◆ **Data lines**
--------------------

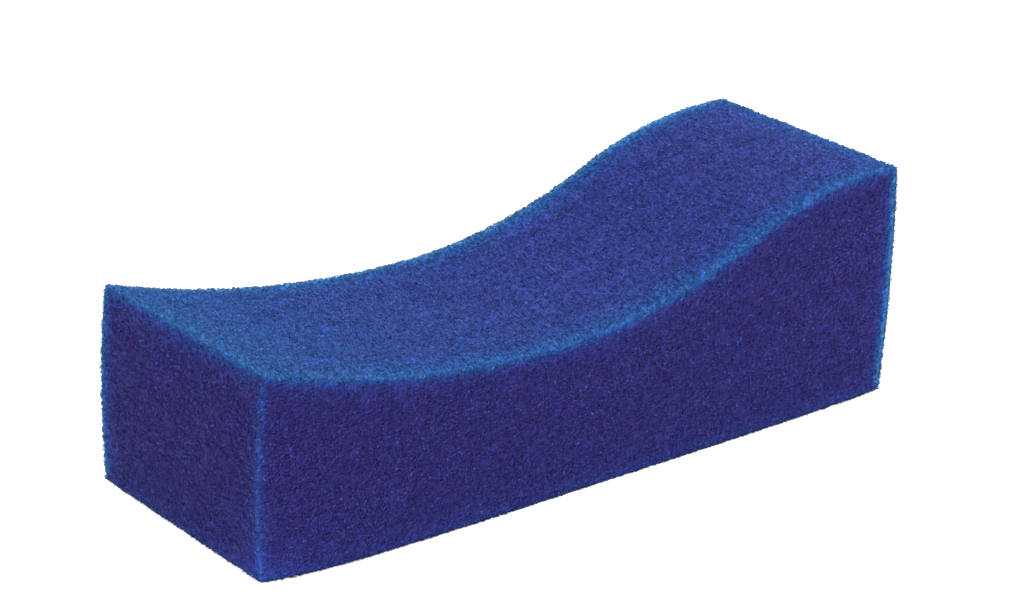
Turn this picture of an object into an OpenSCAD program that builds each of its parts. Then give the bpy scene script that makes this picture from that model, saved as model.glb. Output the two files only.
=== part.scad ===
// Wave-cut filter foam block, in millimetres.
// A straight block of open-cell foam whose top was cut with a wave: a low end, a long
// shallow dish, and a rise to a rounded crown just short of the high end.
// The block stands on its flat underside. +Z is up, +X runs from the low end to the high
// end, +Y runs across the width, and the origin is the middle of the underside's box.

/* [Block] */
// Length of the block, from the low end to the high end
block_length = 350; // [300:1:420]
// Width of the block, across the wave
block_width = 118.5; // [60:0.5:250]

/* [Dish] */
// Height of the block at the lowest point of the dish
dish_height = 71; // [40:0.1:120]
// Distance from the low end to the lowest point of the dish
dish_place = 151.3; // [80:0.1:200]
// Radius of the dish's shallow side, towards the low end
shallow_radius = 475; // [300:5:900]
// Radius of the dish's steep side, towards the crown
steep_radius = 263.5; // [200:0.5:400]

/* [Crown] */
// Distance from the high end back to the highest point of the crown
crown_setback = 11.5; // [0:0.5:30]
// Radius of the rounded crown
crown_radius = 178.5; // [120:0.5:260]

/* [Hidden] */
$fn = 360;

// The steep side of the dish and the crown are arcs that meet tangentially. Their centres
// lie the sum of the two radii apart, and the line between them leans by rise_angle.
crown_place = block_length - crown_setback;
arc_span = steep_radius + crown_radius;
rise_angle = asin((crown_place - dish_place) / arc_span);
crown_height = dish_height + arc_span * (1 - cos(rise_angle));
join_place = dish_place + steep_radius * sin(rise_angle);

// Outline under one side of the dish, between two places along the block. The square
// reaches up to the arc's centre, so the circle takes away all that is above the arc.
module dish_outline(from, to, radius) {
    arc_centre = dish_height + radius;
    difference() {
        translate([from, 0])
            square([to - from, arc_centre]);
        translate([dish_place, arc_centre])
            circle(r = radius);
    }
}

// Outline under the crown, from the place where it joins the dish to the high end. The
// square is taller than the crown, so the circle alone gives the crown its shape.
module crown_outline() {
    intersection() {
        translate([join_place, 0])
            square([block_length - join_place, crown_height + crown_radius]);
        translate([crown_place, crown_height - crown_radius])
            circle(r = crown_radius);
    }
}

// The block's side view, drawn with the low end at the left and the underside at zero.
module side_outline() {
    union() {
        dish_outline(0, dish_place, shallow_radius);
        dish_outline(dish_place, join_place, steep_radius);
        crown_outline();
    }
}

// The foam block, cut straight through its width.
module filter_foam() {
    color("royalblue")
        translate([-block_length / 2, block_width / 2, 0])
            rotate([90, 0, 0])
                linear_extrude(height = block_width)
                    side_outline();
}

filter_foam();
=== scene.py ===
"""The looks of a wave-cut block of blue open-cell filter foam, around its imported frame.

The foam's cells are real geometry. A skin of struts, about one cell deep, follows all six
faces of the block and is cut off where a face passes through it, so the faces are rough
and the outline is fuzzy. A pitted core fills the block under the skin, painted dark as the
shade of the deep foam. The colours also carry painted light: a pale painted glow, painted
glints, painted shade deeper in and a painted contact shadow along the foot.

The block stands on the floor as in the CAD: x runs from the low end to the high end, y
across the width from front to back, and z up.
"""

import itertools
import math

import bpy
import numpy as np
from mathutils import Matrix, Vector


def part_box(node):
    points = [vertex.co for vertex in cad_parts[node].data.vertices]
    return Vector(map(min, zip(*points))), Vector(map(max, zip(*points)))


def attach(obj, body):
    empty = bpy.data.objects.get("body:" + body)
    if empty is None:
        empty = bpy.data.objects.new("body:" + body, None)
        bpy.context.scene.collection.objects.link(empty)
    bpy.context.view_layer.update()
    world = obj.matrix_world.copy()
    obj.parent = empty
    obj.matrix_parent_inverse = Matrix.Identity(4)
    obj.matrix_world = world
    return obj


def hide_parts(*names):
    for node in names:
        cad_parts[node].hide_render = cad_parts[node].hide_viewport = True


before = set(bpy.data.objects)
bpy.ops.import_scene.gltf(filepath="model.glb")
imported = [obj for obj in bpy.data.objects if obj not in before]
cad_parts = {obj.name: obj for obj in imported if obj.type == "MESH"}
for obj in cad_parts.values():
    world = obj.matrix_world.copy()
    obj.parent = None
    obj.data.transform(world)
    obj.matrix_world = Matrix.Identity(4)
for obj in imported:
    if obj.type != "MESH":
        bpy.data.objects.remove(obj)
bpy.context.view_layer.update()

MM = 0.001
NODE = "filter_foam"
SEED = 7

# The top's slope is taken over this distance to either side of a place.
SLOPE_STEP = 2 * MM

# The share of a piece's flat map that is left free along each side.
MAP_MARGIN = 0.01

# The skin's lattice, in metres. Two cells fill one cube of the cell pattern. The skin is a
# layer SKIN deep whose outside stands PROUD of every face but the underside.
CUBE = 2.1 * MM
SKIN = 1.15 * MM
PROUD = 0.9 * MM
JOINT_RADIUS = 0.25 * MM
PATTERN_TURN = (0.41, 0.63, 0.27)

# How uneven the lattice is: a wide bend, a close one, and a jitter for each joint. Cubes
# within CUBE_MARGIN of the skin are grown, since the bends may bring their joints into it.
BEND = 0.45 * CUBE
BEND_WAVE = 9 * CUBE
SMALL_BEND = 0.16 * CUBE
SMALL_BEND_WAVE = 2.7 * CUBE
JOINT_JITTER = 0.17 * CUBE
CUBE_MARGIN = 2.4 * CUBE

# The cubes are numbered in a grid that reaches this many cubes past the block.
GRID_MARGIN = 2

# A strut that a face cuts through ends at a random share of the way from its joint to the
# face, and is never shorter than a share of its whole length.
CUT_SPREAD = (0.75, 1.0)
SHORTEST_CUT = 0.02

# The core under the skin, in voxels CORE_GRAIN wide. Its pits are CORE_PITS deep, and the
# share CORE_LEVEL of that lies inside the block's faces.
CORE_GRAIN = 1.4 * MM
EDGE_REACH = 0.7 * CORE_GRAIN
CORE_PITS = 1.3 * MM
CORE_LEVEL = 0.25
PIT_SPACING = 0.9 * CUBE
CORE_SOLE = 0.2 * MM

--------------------

◆ **What is expected**
Extract the lines above, from the first one through the one containing "steep_radius = 263.5; // [200:0.5:400]", and return only those, unchanged.

◆ **Solution for this problem**
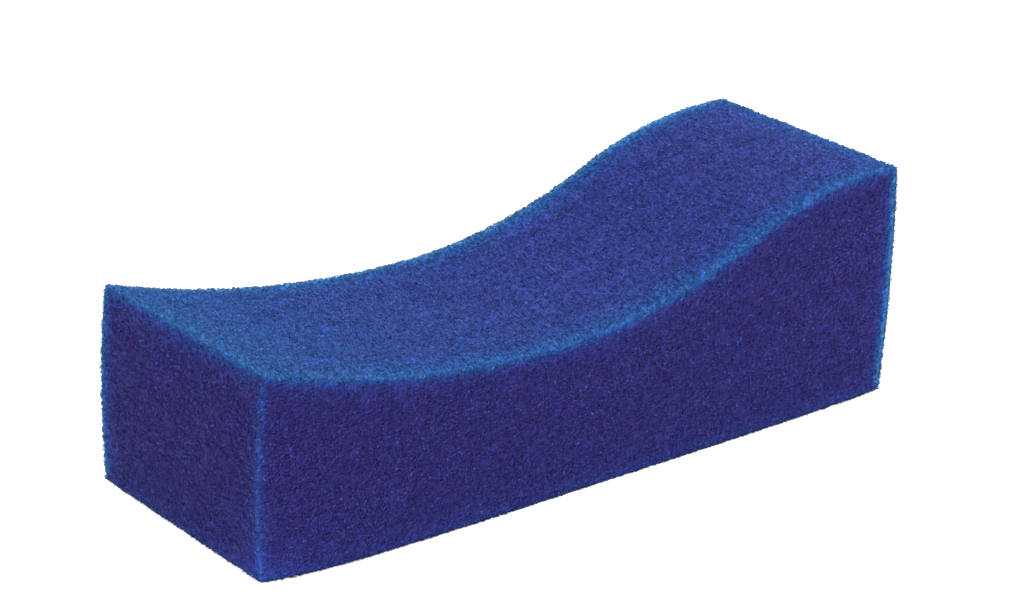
Turn this picture of an object into an OpenSCAD program that builds each of its parts. Then give the bpy scene script that makes this picture from that model, saved as model.glb. Output the two files only.
=== part.scad ===
// Wave-cut filter foam block, in millimetres.
// A straight block of open-cell foam whose top was cut with a wave: a low end, a long
// shallow dish, and a rise to a rounded crown just short of the high end.
// The block stands on its flat underside. +Z is up, +X runs from the low end to the high
// end, +Y runs across the width, and the origin is the middle of the underside's box.

/* [Block] */
// Length of the block, from the low end to the high end
block_length = 350; // [300:1:420]
// Width of the block, across the wave
block_width = 118.5; // [60:0.5:250]

/* [Dish] */
// Height of the block at the lowest point of the dish
dish_height = 71; // [40:0.1:120]
// Distance from the low end to the lowest point of the dish
dish_place = 151.3; // [80:0.1:200]
// Radius of the dish's shallow side, towards the low end
shallow_radius = 475; // [300:5:900]
// Radius of the dish's steep side, towards the crown
steep_radius = 263.5; // [200:0.5:400]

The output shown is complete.